Austen is at her best with her sly asides on the character of her characters, especially when they are found wanting. The three Miss Dashwoods’ half-brother and sole heir to the family estate, John, was admittedly somewhat henpecked by his insatiable wife, Fanny, into being less than scrupulous with the financial care of his siblings. At times, he almost felt bad about it, “He had just compunction enough for having done nothing for his sisters himself, to be exceedingly anxious that everybody else should do a great deal; and an offer from Colonel Brandon, or a legacy from Mrs. Jennings, was the easiest means of atoning for his own neglect.”
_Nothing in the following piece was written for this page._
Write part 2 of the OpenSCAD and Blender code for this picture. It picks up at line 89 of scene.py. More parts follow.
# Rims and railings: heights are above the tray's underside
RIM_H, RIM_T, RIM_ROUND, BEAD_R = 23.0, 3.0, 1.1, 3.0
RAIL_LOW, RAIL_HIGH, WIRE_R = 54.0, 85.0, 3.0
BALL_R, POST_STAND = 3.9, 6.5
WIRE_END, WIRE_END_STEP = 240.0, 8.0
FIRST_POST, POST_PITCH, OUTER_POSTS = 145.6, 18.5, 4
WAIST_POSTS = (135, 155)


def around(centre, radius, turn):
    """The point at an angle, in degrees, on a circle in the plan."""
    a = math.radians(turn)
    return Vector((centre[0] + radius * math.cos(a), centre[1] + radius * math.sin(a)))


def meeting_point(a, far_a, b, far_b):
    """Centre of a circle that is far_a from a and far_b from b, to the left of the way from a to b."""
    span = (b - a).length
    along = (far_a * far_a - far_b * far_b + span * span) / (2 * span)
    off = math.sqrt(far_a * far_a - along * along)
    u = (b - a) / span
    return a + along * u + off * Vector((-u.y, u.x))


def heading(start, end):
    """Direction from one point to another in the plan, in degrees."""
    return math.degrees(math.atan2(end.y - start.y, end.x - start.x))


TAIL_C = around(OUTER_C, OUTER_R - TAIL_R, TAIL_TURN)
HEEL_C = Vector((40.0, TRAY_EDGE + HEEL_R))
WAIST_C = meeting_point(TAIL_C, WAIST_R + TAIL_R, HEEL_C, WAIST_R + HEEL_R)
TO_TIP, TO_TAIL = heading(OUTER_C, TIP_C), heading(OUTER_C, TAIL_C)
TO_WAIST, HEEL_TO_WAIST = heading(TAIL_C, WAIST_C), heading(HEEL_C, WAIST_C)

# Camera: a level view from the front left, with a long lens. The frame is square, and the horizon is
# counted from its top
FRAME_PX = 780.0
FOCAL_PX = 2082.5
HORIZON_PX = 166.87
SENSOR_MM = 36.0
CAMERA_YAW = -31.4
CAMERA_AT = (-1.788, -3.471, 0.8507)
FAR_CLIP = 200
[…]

However, it is through the character of Elenor that the most biting and insightful comments judging moral rectitude shine forth, “Her thoughts were silently fixed on the irreparable injury which too early an independence and its consequent habits of idleness, dissipation, and luxury, had made in the mind, the character, the happiness, of a man who, to every advantage of person and talents, united a disposition naturally open and honest, and a feeling, affectionate temper. The world had made him extravagant and vain—Extravagance and vanity had made him cold-hearted and selfish. Vanity, while seeking its own guilty triumph at the expense of another, had involved him in a real attachment, which extravagance, or at least its offspring necessity, had required to be sacrificed. Each faulty propensity in leading him to evil, had led him likewise to punishment. The attachment, from which against honour, against feeling, against every better interest he had outwardly torn himself, now, when no longer allowable, governed every thought.”